• _Dataset records_:
+ + +

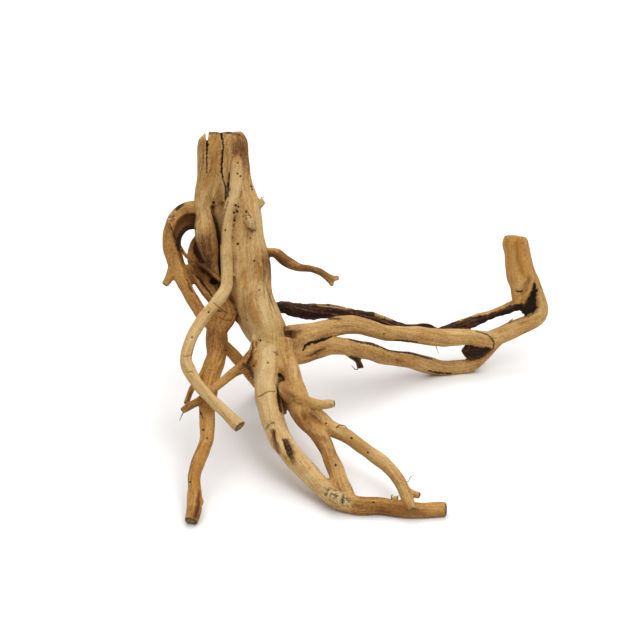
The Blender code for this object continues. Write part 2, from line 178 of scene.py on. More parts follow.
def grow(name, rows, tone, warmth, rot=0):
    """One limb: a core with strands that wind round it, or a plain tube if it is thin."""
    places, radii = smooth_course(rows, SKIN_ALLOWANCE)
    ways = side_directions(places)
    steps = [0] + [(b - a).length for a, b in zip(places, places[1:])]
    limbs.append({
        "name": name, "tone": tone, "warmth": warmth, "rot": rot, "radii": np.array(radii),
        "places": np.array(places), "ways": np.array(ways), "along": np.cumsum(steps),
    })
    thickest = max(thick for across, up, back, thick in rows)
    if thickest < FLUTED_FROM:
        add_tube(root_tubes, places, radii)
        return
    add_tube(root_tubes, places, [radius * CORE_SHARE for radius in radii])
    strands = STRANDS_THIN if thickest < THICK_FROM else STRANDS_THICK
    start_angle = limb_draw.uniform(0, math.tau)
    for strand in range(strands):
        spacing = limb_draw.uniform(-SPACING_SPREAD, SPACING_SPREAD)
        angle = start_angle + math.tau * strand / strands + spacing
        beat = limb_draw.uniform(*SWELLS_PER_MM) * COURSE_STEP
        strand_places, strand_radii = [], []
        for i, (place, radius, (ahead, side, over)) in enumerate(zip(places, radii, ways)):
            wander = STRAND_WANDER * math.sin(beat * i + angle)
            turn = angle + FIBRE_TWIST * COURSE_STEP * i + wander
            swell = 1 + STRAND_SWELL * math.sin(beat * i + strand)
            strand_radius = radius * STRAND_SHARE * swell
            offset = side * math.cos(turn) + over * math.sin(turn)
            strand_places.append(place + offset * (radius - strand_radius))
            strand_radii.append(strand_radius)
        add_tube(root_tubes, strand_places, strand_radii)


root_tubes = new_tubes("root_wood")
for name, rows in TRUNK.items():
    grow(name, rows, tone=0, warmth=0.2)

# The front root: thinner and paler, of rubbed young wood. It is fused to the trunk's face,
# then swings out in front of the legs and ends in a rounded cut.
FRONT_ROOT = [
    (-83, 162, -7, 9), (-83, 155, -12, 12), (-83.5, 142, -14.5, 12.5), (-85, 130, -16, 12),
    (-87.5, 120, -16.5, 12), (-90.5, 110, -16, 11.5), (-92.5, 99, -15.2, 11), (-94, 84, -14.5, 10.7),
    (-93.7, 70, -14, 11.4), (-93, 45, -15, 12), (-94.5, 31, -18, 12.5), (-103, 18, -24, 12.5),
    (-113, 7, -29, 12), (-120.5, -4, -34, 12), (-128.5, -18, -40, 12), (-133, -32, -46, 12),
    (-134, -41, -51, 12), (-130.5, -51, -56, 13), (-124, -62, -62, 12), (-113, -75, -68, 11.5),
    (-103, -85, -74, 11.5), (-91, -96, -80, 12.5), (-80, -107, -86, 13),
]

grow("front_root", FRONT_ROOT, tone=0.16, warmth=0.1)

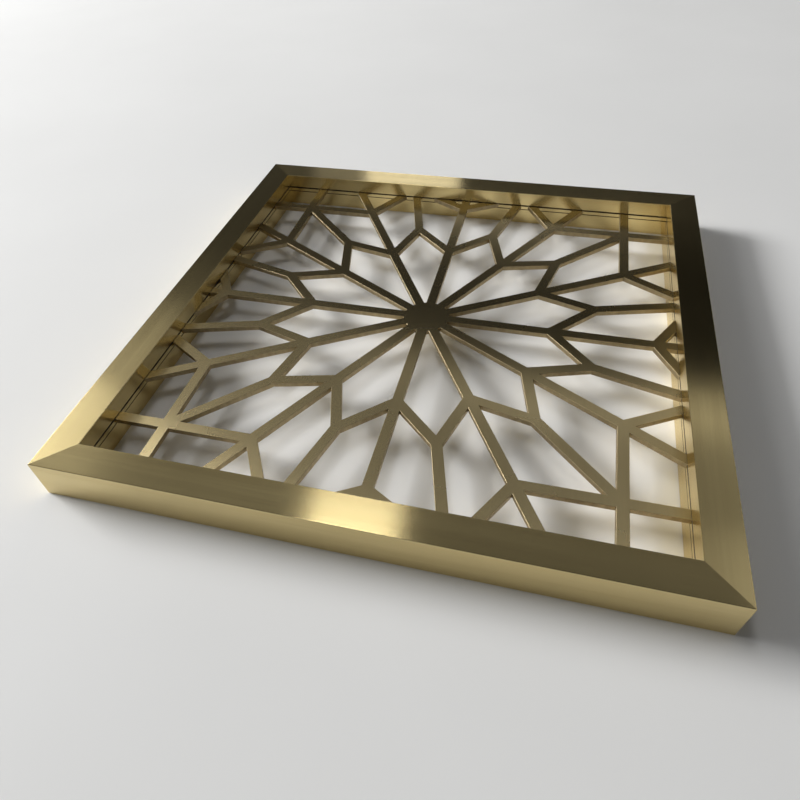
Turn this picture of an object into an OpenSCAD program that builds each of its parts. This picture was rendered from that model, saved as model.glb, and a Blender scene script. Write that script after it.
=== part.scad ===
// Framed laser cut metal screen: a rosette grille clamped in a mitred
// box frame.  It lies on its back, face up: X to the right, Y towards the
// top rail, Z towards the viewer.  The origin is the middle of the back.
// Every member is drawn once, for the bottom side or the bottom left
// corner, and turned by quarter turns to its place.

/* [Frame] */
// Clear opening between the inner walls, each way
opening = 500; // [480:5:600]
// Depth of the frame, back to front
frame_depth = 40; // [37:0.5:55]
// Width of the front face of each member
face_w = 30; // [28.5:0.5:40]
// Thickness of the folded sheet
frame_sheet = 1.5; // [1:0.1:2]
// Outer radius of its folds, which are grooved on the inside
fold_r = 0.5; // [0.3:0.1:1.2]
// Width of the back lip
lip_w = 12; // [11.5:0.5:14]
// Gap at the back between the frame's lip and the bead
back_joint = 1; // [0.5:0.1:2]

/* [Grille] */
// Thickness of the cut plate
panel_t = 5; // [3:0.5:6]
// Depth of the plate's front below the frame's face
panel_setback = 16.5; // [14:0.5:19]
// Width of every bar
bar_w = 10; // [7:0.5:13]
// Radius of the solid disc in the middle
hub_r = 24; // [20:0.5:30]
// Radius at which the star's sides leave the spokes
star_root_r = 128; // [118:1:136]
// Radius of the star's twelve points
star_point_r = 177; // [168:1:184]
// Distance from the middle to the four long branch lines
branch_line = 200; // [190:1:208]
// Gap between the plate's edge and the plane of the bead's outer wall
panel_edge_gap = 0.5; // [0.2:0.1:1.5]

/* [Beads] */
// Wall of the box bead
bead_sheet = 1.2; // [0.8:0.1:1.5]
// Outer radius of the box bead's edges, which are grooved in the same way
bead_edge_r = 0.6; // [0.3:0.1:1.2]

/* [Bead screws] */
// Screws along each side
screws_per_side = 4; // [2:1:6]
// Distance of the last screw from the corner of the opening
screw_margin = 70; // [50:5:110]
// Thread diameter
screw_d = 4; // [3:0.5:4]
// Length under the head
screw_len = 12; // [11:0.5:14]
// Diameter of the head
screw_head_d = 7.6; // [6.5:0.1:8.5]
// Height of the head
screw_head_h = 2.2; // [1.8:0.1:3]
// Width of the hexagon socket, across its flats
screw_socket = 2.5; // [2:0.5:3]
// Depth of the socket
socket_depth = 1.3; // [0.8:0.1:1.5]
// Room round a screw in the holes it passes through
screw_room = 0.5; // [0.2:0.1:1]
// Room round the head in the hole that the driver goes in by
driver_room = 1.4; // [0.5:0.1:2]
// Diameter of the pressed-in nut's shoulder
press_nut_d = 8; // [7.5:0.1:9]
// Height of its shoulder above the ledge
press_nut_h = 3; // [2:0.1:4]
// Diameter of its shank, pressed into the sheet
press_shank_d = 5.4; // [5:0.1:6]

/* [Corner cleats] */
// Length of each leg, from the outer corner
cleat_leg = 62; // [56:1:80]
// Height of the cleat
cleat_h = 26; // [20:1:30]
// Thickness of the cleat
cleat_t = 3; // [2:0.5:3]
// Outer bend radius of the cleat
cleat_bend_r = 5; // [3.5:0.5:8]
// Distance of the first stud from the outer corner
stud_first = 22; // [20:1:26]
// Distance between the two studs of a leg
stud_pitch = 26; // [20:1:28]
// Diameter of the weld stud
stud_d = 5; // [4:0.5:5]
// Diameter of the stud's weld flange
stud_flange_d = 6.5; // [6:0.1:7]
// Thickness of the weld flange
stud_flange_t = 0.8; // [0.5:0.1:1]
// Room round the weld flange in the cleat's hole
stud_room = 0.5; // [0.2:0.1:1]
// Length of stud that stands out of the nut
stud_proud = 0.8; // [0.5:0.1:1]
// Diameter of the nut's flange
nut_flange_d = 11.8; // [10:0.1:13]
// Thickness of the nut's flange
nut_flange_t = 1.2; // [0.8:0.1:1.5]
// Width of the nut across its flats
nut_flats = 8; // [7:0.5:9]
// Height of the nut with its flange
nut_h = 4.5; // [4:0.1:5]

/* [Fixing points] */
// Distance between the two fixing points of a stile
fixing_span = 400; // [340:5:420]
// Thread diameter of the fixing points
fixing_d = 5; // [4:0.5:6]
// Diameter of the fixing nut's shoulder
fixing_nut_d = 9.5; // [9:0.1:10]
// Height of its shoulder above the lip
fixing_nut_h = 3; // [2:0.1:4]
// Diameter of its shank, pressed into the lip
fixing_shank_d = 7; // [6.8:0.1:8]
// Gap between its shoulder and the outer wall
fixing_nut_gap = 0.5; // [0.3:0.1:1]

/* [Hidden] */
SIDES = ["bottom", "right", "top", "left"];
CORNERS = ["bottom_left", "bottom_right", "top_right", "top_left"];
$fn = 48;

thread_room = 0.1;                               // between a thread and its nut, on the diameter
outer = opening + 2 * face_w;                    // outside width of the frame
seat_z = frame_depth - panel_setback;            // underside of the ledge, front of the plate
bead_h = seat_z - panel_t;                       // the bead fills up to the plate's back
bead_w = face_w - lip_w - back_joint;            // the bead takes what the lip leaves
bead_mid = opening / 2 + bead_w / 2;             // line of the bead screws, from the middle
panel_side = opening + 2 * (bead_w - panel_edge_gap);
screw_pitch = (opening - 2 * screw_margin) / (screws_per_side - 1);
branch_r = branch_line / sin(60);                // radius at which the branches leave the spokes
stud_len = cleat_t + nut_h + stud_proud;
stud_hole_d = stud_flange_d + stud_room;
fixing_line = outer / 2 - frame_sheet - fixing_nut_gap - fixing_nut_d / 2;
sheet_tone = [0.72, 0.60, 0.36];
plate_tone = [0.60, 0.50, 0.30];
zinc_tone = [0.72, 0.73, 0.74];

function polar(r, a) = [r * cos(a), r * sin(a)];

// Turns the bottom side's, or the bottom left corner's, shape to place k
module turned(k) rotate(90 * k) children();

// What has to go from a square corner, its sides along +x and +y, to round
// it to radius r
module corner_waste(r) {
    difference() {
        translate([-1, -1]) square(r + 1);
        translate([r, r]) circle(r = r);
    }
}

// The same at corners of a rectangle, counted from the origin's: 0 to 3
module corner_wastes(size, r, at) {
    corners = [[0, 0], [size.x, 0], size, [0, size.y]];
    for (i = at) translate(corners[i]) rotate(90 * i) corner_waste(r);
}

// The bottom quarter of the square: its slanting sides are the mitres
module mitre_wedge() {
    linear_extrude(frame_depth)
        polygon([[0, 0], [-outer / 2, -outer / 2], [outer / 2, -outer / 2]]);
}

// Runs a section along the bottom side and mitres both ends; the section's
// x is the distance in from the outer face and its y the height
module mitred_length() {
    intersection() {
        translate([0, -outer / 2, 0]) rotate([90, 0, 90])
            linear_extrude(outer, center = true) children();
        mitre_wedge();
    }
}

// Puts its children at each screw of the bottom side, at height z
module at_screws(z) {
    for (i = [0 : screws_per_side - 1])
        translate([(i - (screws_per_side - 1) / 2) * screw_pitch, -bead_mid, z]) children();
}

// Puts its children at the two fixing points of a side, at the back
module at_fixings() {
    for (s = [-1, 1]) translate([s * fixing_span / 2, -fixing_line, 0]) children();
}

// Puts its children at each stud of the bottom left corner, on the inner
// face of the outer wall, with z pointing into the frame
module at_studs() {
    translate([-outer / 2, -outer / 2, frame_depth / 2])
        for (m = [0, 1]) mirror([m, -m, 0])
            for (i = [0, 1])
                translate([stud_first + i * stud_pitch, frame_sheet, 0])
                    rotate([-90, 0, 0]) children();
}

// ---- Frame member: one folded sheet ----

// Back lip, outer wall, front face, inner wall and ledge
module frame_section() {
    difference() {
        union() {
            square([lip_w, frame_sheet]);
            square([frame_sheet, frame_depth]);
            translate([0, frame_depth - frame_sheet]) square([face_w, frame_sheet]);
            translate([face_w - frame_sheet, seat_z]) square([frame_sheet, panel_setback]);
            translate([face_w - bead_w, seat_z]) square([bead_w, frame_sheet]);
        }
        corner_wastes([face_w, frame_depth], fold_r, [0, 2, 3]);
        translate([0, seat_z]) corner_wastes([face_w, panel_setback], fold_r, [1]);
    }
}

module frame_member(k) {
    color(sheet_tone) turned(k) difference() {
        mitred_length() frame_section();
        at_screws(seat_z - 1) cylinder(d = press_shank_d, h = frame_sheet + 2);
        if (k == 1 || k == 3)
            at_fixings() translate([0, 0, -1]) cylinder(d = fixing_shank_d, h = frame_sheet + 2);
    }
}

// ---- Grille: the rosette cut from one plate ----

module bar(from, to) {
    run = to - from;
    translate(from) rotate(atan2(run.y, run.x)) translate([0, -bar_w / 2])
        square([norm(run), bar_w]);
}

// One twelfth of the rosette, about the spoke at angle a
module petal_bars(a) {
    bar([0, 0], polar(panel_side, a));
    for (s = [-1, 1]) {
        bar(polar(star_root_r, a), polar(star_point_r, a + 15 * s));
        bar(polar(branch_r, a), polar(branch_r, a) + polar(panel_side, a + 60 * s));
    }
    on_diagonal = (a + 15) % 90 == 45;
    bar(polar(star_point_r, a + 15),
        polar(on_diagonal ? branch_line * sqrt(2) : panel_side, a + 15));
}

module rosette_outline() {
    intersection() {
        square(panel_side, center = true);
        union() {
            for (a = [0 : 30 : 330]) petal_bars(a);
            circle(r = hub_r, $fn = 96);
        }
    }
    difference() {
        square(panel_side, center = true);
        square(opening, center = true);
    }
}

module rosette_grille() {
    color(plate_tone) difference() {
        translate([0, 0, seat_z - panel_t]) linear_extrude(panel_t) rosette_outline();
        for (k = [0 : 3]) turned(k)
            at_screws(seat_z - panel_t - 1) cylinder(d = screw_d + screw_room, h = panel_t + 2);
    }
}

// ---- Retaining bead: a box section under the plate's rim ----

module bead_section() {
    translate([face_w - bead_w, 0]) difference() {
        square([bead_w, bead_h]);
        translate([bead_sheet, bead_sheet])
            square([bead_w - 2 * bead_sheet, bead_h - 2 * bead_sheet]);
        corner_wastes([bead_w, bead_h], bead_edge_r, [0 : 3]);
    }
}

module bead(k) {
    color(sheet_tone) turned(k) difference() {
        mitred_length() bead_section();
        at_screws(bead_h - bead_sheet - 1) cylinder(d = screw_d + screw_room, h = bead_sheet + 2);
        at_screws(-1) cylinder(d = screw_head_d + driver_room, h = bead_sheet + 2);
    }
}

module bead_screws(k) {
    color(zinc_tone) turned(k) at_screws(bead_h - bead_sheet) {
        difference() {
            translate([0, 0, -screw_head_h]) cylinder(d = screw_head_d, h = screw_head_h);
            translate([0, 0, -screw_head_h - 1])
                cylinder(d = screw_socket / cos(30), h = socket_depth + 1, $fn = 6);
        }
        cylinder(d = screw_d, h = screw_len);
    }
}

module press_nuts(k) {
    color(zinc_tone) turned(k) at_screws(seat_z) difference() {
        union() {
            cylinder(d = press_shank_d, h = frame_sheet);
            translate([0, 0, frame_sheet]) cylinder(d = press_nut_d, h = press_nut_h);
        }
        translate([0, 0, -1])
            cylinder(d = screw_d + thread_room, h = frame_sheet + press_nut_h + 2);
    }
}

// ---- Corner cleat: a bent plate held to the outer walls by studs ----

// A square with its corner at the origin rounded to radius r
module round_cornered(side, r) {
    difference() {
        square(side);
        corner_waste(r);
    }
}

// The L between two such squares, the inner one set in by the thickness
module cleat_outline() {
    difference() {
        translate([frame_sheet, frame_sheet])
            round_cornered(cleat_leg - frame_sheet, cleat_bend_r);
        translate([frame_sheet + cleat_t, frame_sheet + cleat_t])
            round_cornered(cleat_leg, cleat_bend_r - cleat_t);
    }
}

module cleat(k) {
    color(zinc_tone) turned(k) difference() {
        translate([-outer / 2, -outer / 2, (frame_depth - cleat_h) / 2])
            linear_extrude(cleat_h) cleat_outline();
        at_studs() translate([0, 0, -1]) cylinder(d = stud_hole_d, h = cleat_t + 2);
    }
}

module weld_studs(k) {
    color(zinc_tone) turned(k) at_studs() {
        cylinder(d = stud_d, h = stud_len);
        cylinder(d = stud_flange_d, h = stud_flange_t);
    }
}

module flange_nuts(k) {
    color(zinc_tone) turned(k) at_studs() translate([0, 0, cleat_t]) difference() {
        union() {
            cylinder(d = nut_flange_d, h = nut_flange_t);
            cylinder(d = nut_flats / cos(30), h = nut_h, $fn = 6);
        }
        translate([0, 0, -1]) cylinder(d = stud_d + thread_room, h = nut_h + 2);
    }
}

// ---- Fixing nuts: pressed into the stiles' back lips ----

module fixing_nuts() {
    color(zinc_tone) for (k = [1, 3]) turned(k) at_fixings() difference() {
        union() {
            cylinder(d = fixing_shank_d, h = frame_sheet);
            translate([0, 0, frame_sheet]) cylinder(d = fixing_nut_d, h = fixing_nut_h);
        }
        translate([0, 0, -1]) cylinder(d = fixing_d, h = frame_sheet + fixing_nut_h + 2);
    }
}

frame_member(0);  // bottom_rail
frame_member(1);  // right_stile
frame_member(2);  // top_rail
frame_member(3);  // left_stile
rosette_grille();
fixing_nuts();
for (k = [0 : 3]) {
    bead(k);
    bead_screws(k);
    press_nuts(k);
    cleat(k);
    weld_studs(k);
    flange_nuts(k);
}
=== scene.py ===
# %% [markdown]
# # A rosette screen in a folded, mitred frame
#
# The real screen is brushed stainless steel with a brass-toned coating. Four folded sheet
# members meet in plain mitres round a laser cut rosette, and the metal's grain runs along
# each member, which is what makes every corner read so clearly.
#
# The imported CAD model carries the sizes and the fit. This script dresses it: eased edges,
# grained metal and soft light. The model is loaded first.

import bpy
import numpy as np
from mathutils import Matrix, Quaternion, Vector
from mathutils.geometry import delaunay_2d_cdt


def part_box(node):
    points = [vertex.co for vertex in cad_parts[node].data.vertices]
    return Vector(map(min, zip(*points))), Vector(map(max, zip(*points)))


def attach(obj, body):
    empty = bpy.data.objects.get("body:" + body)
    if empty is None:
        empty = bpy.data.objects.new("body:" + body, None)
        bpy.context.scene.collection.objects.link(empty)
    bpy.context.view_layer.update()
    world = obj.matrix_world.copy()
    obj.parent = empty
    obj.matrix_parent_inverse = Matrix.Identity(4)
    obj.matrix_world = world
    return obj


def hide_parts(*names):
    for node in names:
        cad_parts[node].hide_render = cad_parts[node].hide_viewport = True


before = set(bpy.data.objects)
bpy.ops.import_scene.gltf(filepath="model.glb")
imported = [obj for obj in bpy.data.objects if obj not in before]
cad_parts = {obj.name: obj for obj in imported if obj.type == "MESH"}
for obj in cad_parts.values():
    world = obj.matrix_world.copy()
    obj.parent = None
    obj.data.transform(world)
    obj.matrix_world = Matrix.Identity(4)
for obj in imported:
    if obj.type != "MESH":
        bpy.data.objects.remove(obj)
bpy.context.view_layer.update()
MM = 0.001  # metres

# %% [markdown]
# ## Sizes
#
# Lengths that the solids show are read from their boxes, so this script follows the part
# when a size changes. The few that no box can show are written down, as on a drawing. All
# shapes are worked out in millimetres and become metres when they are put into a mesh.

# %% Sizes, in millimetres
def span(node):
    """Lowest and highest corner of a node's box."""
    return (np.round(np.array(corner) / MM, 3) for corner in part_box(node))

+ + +

Start at the line with "rosette_grille();", stop at the line with "obj.parent = empty", and return every line in that stretch exactly, those two included.

• _Exercise output_:
rosette_grille();
fixing_nuts();
for (k = [0 : 3]) {
    bead(k);
    bead_screws(k);
    press_nuts(k);
    cleat(k);
    weld_studs(k);
    flange_nuts(k);
}
=== scene.py ===
# %% [markdown]
# # A rosette screen in a folded, mitred frame
#
# The real screen is brushed stainless steel with a brass-toned coating. Four folded sheet
# members meet in plain mitres round a laser cut rosette, and the metal's grain runs along
# each member, which is what makes every corner read so clearly.
#
# The imported CAD model carries the sizes and the fit. This script dresses it: eased edges,
# grained metal and soft light. The model is loaded first.

import bpy
import numpy as np
from mathutils import Matrix, Quaternion, Vector
from mathutils.geometry import delaunay_2d_cdt


def part_box(node):
    points = [vertex.co for vertex in cad_parts[node].data.vertices]
    return Vector(map(min, zip(*points))), Vector(map(max, zip(*points)))


def attach(obj, body):
    empty = bpy.data.objects.get("body:" + body)
    if empty is None:
        empty = bpy.data.objects.new("body:" + body, None)
        bpy.context.scene.collection.objects.link(empty)
    bpy.context.view_layer.update()
    world = obj.matrix_world.copy()
    obj.parent = empty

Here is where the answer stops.